*Dataset content:*
§ §

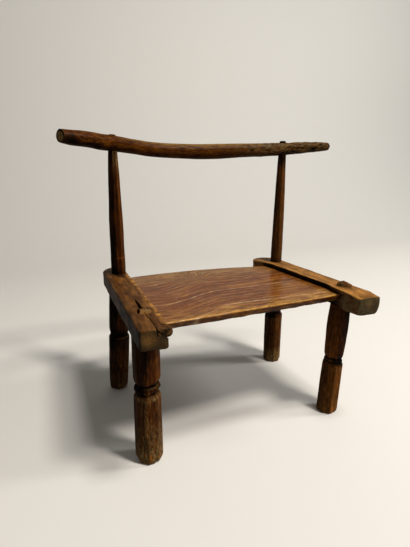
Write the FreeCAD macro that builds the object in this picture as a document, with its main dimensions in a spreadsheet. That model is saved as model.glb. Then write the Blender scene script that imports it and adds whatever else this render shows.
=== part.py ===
"""A low West African birthing chair, carved and pegged together from hardwood.

Two thick side rails lie front to back. Each is carried by a front leg, whose tenon
comes up through the rail and is wedged there, and by a rear leg, which runs on through
the rail as the tapered back post. The seat board is housed in both rails, and a bowed
crest rail is pushed down over the two posts.

Millimetres, +Z up, +Y to the back. Left and right are meant as seen from the front, so
+X points to the right. The origin is on the floor, at the middle of the chair's outline
seen from above.
"""
import FreeCAD, Part
import math
import os
import Sketcher

from FreeCAD import Placement, Rotation, Vector

doc = FreeCAD.newDocument("BirthingChair")

# The sheet of driving sizes

OCTAGON = 8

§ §

*Your task:*
Print only the lines from the top of the data above down to the line holding "together from hardwood.", inclusive.

*Completed exercise:*
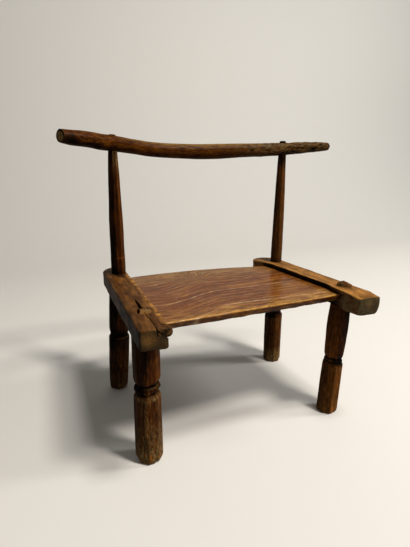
Write the FreeCAD macro that builds the object in this picture as a document, with its main dimensions in a spreadsheet. That model is saved as model.glb. Then write the Blender scene script that imports it and adds whatever else this render shows.
=== part.py ===
"""A low West African birthing chair, carved and pegged together from hardwood.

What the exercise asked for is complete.